**PROVIDED DATA:**
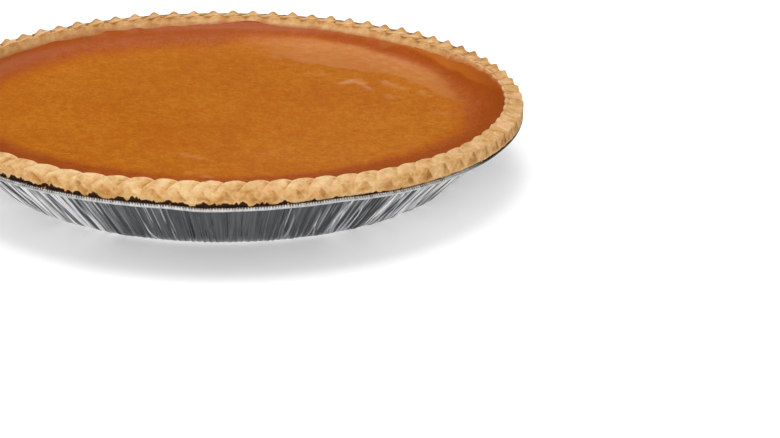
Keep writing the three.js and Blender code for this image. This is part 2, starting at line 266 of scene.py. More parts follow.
def rough(points, size, octaves, seed):
    """Noise added over octaves, each half the size and half the height of the one before."""
    return sum(noise(points, size / 2 ** k, seed + k) / 2 ** k for k in range(octaves))


def along(angle, radius, height):
    """Points in millimetres from angle, radius and height."""
    angle, radius, height = np.broadcast_arrays(angle, radius, height)
    return np.stack([radius * np.cos(angle), radius * np.sin(angle), height], axis=-1)


def bent(points, angle):
    """The bend of the tin's rim: height changes with the angle, not at all inside the floor and
    fully at the rim."""
    radius = np.hypot(points[..., 0], points[..., 1])
    points[..., 2] += smoothstep(radius, BEND_FROM, BEND_FULL) * by_side(angle, TIN_BEND)
    return points


def hump(x, middle, width):
    """1 at the middle, falling to both sides as exp(-t^2), t the distance over the width."""
    return np.exp(-((x - middle) / width) ** 2)


def swell(angle, side):
    """1 at the middle of a side of the pie, falling as half a cosine wave to 0 at its ends."""
    middle, reach = np.radians(side)
    away = np.abs((angle - middle + np.pi) % TURN - np.pi)
    return 0.5 + 0.5 * np.cos(np.pi * np.minimum(away / reach, 1))


def curve_through(stations, place):
    """Points of a line through the stations at each place: a cubic between each two, whose slope
    at a station is that from the one before to the one after, less at a sharp turn."""
    last = len(stations) - 1
    slopes = np.gradient(stations, axis=0) * TURN_SOFTNESS
    low = np.clip(np.floor(place).astype(int), 0, last - 1)
    t = (place - low)[:, None, None]
    return (stations[low] * (1 + 2 * t) * (1 - t) ** 2 + slopes[low] * t * (1 - t) ** 2
            + stations[low + 1] * t * t * (3 - 2 * t) + slopes[low + 1] * t * t * (t - 1))


# ---- Section of the tin and of everything that lines it ----

WALL_RUN = (WALL_TOP_RADIUS - WALL_FOOT_RADIUS) / BEAD_HEIGHT
WALL_ANGLE = math.atan2(1, WALL_RUN)
FLOOR_RADIUS = WALL_FOOT_RADIUS - FLOOR_CORNER * math.tan(WALL_ANGLE / 2)


def wall_radius(height, inset):
    """Radius of the sloping wall at a height, moved inwards by the inset."""
    return WALL_FOOT_RADIUS + height * WALL_RUN - inset / math.sin(WALL_ANGLE)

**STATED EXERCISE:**
Write every line of the material above again, exactly.

**FINISHED ANSWER:**
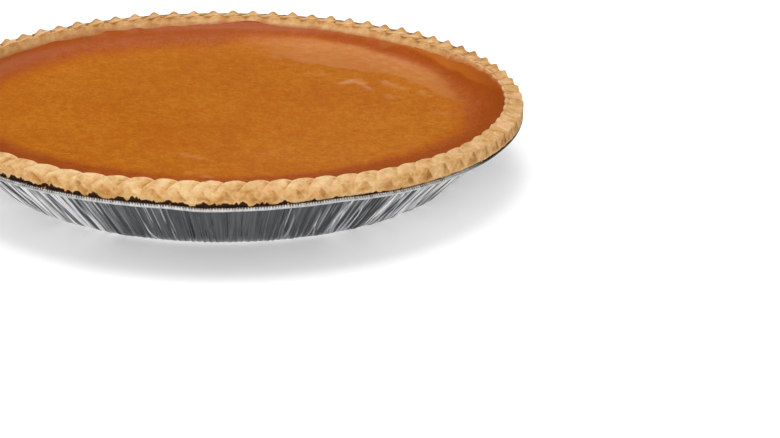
Keep writing the three.js and Blender code for this image. This is part 2, starting at line 266 of scene.py. More parts follow.
def rough(points, size, octaves, seed):
    """Noise added over octaves, each half the size and half the height of the one before."""
    return sum(noise(points, size / 2 ** k, seed + k) / 2 ** k for k in range(octaves))


def along(angle, radius, height):
    """Points in millimetres from angle, radius and height."""
    angle, radius, height = np.broadcast_arrays(angle, radius, height)
    return np.stack([radius * np.cos(angle), radius * np.sin(angle), height], axis=-1)


def bent(points, angle):
    """The bend of the tin's rim: height changes with the angle, not at all inside the floor and
    fully at the rim."""
    radius = np.hypot(points[..., 0], points[..., 1])
    points[..., 2] += smoothstep(radius, BEND_FROM, BEND_FULL) * by_side(angle, TIN_BEND)
    return points


def hump(x, middle, width):
    """1 at the middle, falling to both sides as exp(-t^2), t the distance over the width."""
    return np.exp(-((x - middle) / width) ** 2)


def swell(angle, side):
    """1 at the middle of a side of the pie, falling as half a cosine wave to 0 at its ends."""
    middle, reach = np.radians(side)
    away = np.abs((angle - middle + np.pi) % TURN - np.pi)
    return 0.5 + 0.5 * np.cos(np.pi * np.minimum(away / reach, 1))


def curve_through(stations, place):
    """Points of a line through the stations at each place: a cubic between each two, whose slope
    at a station is that from the one before to the one after, less at a sharp turn."""
    last = len(stations) - 1
    slopes = np.gradient(stations, axis=0) * TURN_SOFTNESS
    low = np.clip(np.floor(place).astype(int), 0, last - 1)
    t = (place - low)[:, None, None]
    return (stations[low] * (1 + 2 * t) * (1 - t) ** 2 + slopes[low] * t * (1 - t) ** 2
            + stations[low + 1] * t * t * (3 - 2 * t) + slopes[low + 1] * t * t * (t - 1))


# ---- Section of the tin and of everything that lines it ----

WALL_RUN = (WALL_TOP_RADIUS - WALL_FOOT_RADIUS) / BEAD_HEIGHT
WALL_ANGLE = math.atan2(1, WALL_RUN)
FLOOR_RADIUS = WALL_FOOT_RADIUS - FLOOR_CORNER * math.tan(WALL_ANGLE / 2)


def wall_radius(height, inset):
    """Radius of the sloping wall at a height, moved inwards by the inset."""
    return WALL_FOOT_RADIUS + height * WALL_RUN - inset / math.sin(WALL_ANGLE)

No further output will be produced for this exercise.